Last year, the community hit an impasse. When the municipal president’s term ended, a state administrator took over. Now the state legislature must decide whether to keep “usos y costumbres” or establish the kind of party system found in most of Mexico.

Meanwhile, the economics of Atzompa have been changing, not all for the good. Construction workers say that increased competition has decreased their daily rate to $11, from $14 five years ago, while prices for empty lots have doubled to about $7,200.

Inside Mr. Espíritu’s shop, these are the kinds of new developments that fill conversations and hint at problems to come. “With all this urbanization, there is a lot of work, but what happens when it’s over?” said Sergio Morales, who had come to order a door for his house.

One optimistic possibility, he said, was that the current decline in migration to the United States would lead Mexicans to study, work and slowly build businesses here instead of fleeing for higher wages in the United States. “Look at this guy,” Mr. Morales said, pointing to Mr. Espíritu. “He has been doing it for years.”

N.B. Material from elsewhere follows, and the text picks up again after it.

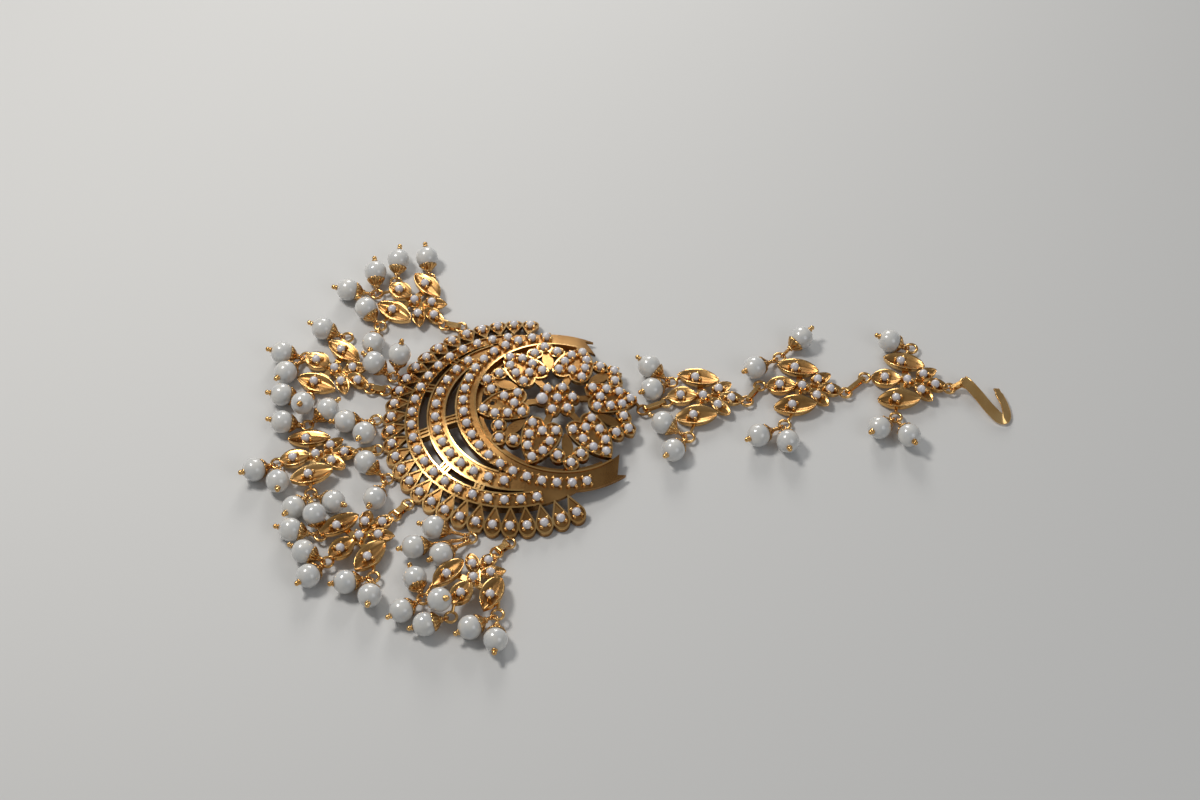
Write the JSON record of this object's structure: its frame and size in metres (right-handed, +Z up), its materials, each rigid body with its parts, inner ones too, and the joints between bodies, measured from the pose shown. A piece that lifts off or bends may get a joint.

New survey research from the University of California, San Diego, suggests that more internal migrants are now moving to areas closer to home, rather than going to states closer to the border or to the capital. One in five people who left the northern village of San Miguel Tlacotepec between 2001 and 2011 stayed within Oaxaca State, according to the university survey of every town resident, up from a little over one in 10 from 1997 to 2007.

But as the new migration patterns show, movements of people — like capital — are fluid and can change. Many of Mexico’s young people are betting that more education will land them better jobs at home over the coming years. But right now, said David Fitzgerald, a demographer at the University of California, San Diego, “their aspirations are higher than their opportunities.”

Whether Mexico closes that gap may determine whether the Mexican economy holds onto its new graduates, or whether once again they decide to head north in droves.

“That’s our great challenge,” Governor Cué said. “We have to find jobs for all these young people who are studying.”